Effects of anxiolytic drugs on rewarding and aversive behaviors induced by intracranial stimulation

• Published in: Acta medica Okayama Vol. 57; no. 3; pp. 95 - 108
• Main Authors: Gomita, Yutaka, Ichimaru, Yasuyuki, Moriyama, Minehiro, Araki, Hiroaki, Futagami, Koujiro
• Format: Journal Article
• Language: English
• Published: Japan 01.06.2003
• Subjects: Animals; Anti-Anxiety Agents - pharmacology; Avoidance Learning - drug effects; Behavior, Animal - drug effects; Electric Stimulation - instrumentation; Electrodes, Implanted; Rats; Reward
• ISSN: 0386-300X

In considering the characteristics of the action of anxiolytic drugs and their mechanism in the brain, it may be necessary not only to study the behavioral pharmacology but also to perform brain site research.
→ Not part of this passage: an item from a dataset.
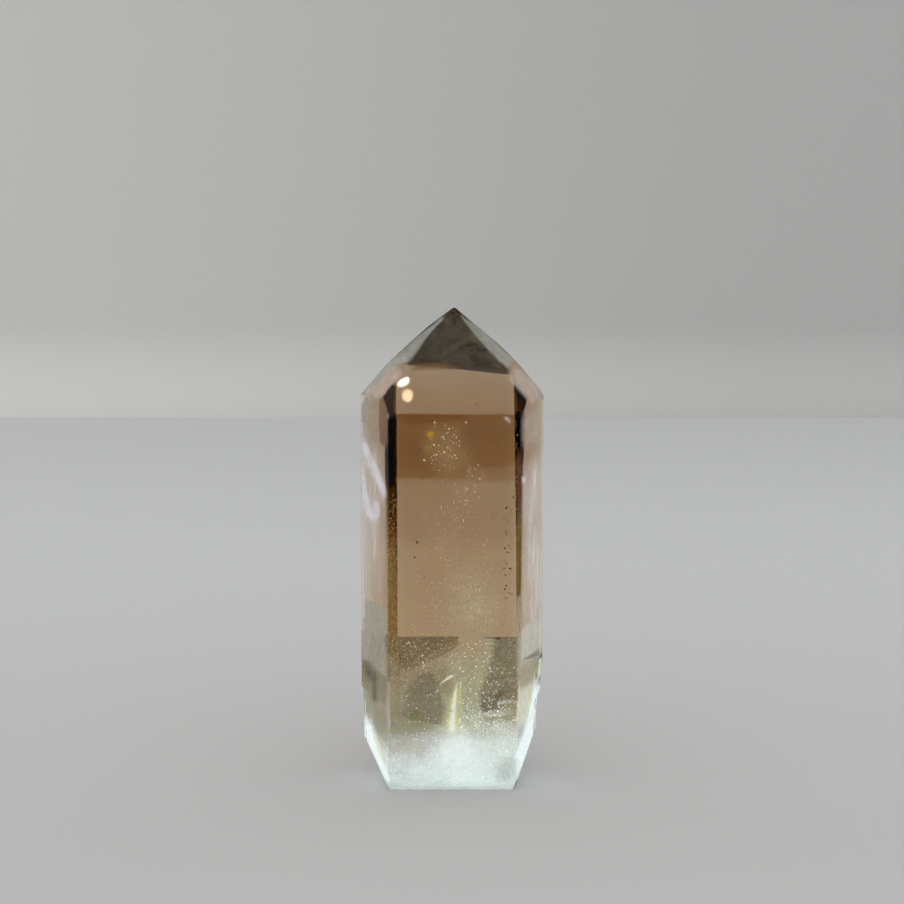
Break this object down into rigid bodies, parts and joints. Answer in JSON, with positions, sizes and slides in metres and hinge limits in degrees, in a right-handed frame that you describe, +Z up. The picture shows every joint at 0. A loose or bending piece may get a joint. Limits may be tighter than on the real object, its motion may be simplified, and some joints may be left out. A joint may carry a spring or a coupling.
{
  "type": "smoky quartz point",
  "caption": "Polished smoky quartz point: a slim six-sided crystal prism with a faceted tip and a flat root, clear brown and fading to a milky, sparkling foot.",
  "frame": {"origin": "centre of the crystal's width and depth, on the flat root", "axes": "+Z up along the prism towards the tip, -Y out of the widest face of the prism, +X to the right seen from that face"},
  "size_m": [0.0228, 0.0138, 0.0599],
  "materials": {
    "smoky_quartz": "polished, see-through"
  },
  "bodies": {
    "root": {"quartz_point": "smoky_quartz"}
  },
  "joints": []
}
In the present study, the action of anxiolytic drugs was examined with respect to various behaviors that were induced by stimulating the brain areas related to emotions such as reward (pleasure) or aversion in rats. First, the low rate of response in lateral hypothalamic self-stimulation behavior was induced by schedules of low current brain stimulation, variable interval (VI) and differential reinforcement of low rate (DRL). Anxiolytic drugs such as benzodiazepines facilitated these low-rate responses. The drug susceptibility was highest in the low current stimulation, lower in the VI stimulation, and lowest in the DRL stimulation schedules. Furthermore, it was found by the auto-titration method in intracranial self-stimulation behavior that anxiolytic drugs decreased the threshold of stimulation reward. Second, it was recognized using the decremental lever pressing (DLP) paradigm that anxiolytic drugs increased the threshold of aversive stimulation of mesencephalic dorsal central gray (DCG), and this increasing effect of the drug was antagonized by GABA receptor blockers such as biccuculline. Finally, it was examined whether or not the conflict situation is established by combining brain stimulation reward and aversion, such as foot-shock or DCG stimulation. As a result, the conflict behavior was established by combining not only the brain stimulation reward and foot-shock aversion, but also the brain stimulation reward and DCG stimulation aversion. Further anxiolytic drugs exhibited anti-conflict action in both situations. The susceptibility of anxiolytic drugs was higher with respect to the conflict behavior induced by intracranial reward and aversion than to that induced by the conventional method based on milk reward and foot-shock aversion. These results suggest that behavioral methods using brain stimulation can examine the mechanisms of direct drug action at the brain stimulation site. Indeed, in the present brain stimulation behavioral study, anxiolytic drugs such as benzodiazepines increased the stimulation threshold in lateral hypothalamic self-stimulation and inhibited the DCG aversive stimulation, thus resulting in an anticonflict action of the drugs.